Evolution has moved swiftly past its Gambling Commission settlement. Chief executive Martin Carlesund was adamant that the supplier’s UK operations face no material changes following the regulator’s £4.75 million penalty this week. The fine arose from an investigation into Evolution content appearing on unlicensed websites through two operators, but Carlesund’s confident post-earnings commentary suggests the matter is now resolved without operational disruption.

Settlement Details and Forward Guidance

Speaking during Evolution’s Q2 earnings call on Friday, Carlesund was characteristically blunt about the regulatory outcome. The settlement, he stated, would not alter how the company conducts business in the UK market. “There are no changes in our way of doing things in the UK for a while, and we have no changes coming up,” he told analysts.

This reassurance matters. For a supplier of Evolution’s scale, regulatory enforcement actions can trigger operational overhauls. That Carlesund positioned this one as a contained, historic matter rather than a catalyst for strategic repositioning will likely ease investor concerns about compliance costs creeping through the balance sheet.

Europe’s Tax Burden and the Channelisation Problem

Beyond the settlement itself, Carlesund used the earnings call as a platform to challenge Europe’s escalating tax environment. The UK’s Remote Gaming Duty nearly doubled on 1 April, climbing from 21% to 40%, and Carlesund voiced a concern increasingly heard across the industry: that tax hikes erode player channelisation into licensed markets.

“When you raise the tax to a certain limit, you will lose channelisation,” Carlesund argued, citing both the UK and Netherlands as cautionary tales where channelisation has stalled at around 50%. His framing was deferential to regulators rather than combative, yet the underlying message was sharp. Taxation pitched too aggressively can paradoxically undermine the very integrity objectives regulators pursue.

Europe remains Evolution’s “main headache” operationally. That said, the region showed signs of stabilising. After consecutive quarters of decline, Europe delivered quarter-on-quarter revenue growth of 3.5% in Q2. A modest figure, granted, but a psychologically important inflection point.

Regional Performance and Offsetting Headwinds

The picture across geographies proved mixed. Latin America remained Evolution’s standout region with 26.3% year-on-year growth, while North America added 9.5% year-on-year. Asia, however, dragged on consolidated results, posting a 3.7% quarter-on-quarter decline attributed to heightened cybercrime activity.

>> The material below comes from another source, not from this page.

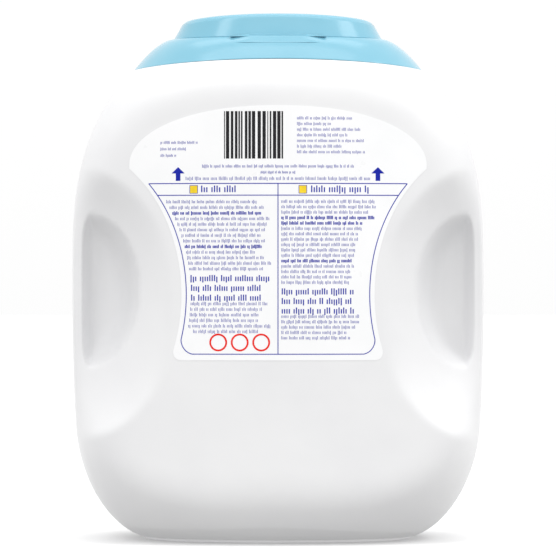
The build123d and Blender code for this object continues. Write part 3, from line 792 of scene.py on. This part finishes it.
def skirt_front(x, z):
    """Distance of the skirt's outer face from the centre plane at (x, z)."""
    reach = skirt_reach(z)
    half_x = DECK_HALF_WIDTH + (SKIRT_HALF_WIDTH - DECK_HALF_WIDTH) * reach
    half_y = DECK_HALF_DEPTH + (SKIRT_HALF_DEPTH - DECK_HALF_DEPTH) * reach
    return half_y * (1 - (np.abs(x) / half_x) ** CORNER_POWER) ** (1 / CORNER_POWER)


def end_fade(x):
    """1 along the middle of the hinge, falling to 0 at both ends by a smooth cubic step."""
    share = np.clip((HINGE_WIDTH / 2 - np.abs(x)) / HINGE_FADE, 0.0, 1.0)
    return share**2 * (3 - 2 * share)


def build_hinge_ridge():
    """A section carried along the hinge line: it rises out of the skirt's face in a smooth shoulder, turns
    over to the hinge gap, and fades into the skirt at both ends."""
    x = np.linspace(1, -1, 81)[None, :] * HINGE_WIDTH / 2
    top_z = HINGE_Z - RUNNING_GAP
    section_z = top_z - np.array([3.7, 2.9, 2.1, 1.4, 0.9, 0.5, 0.2, 0.04, 0.0, 0.0, 0.1])
    section_y = np.array([49.6, 49.0, 48.2, 47.5, 47.0, 46.6, 46.3, 46.1, 45.9, 45.6, 45.5])
    fade = end_fade(x)
    above_deck = np.maximum(section_z[:, None] - DECK_Z + 0.05, 0.0)
    z = section_z[:, None] - above_deck * (1 - fade)
    skirt = skirt_front(x, np.minimum(z, DECK_Z - 0.2)) - 0.15
    y = skirt + np.maximum(section_y[:, None] - skirt, 0.0) * fade
    spread = np.broadcast_to(x, y.shape)
    outer = np.stack([spread, y, z], axis=-1)
    inner = np.stack([spread, np.minimum(y - 0.05, 45.45), np.minimum(z, 262.9)], axis=-1)
    return write_plate("closure_hinge_lip", outer, inner)


hinge_bar = build_hinge_ridge()
finish_blue(hinge_bar, "tub")

# ---------------------------------------------------------------------------------------------------------
# Flip lid. A shallow drafted drum in the same blue, with a rounded rim, a top that falls to both sides, a
# ring underneath that seals in the mouth, a lip for the hinge and a small lip to lift it by.
# ---------------------------------------------------------------------------------------------------------
LID_HALF_WIDTH, LID_HALF_DEPTH, LID_DRAFT = 55.4, 43.0, 0.42
LID_BOTTOM_Z, LID_TOP_Z, LID_CROWN, LID_WALL = 262.88, 275.5, 2.9, 1.7
LID_RIM = 2.2
LID_CROWN_SPAN = LID_HALF_WIDTH - 5.2
SEAL_GAP, SEAL_RING_WALL, SEAL_RING_BOTTOM_Z = 1.2, 1.2, 267.3
LIFT_LIP_WIDTH, LIFT_LIP_REACH, LIFT_LIP_THICKNESS = 18.0, 3.6, 1.5
HINGE_LIP, LID_LIP_INSET = 1.0, 10.5


def lid_ring(out, z, top_share=0.0, sink=0.0):
    """A ring of the lid, out from the drum's foot. Its height goes from level z to the crowned top, sunk
    by sink, as top_share goes from 0 to 1."""
    half_x, half_y = LID_HALF_WIDTH + out, LID_HALF_DEPTH + out
    flat = oval_ring(half_x, half_y, 0.0, LID_POWER)
    crown = LID_TOP_Z - sink - arch_drop(flat[:, 0], LID_CROWN, LID_CROWN_SPAN)
    flat[:, 2] = z + (crown - z) * top_share
    return flat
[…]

Consolidated net revenue fell 1.2% to €517.8 million in Q2, whilst EBITDA contracted from €345.3 million to €341 million. Across the first half, net revenue dropped 1.4% to €1.038 billion and EBITDA fell to €676.3 million from €687.2 million.

Carlesund nonetheless maintained a positive outlook, emphasising that margins, cash flow and cost discipline were moving in the right direction. “The road is almost never straight,” he reflected, “but what matters is that we are moving forward.”

Galaxy Gaming Deal Heads Toward Deadline

Evolution’s proposed acquisition of Galaxy Gaming faces a critical juncture. The £85 million deal’s closing period expires on Friday, after which either party can walk away. Regulatory challenges in the US have prolonged the process, but Carlesund was unequivocal: the transaction’s outcome holds no material consequence for Evolution’s business.

“Due to its size, the transaction is not significant for Evolution,” Carlesund stated, noting that two years of administrative effort have been poured into the pursuit. Whether the deal closes or terminates appears almost academic to the strategic narrative. Evolution’s long-term ambitions in the US do not hinge on Galaxy’s acquisition.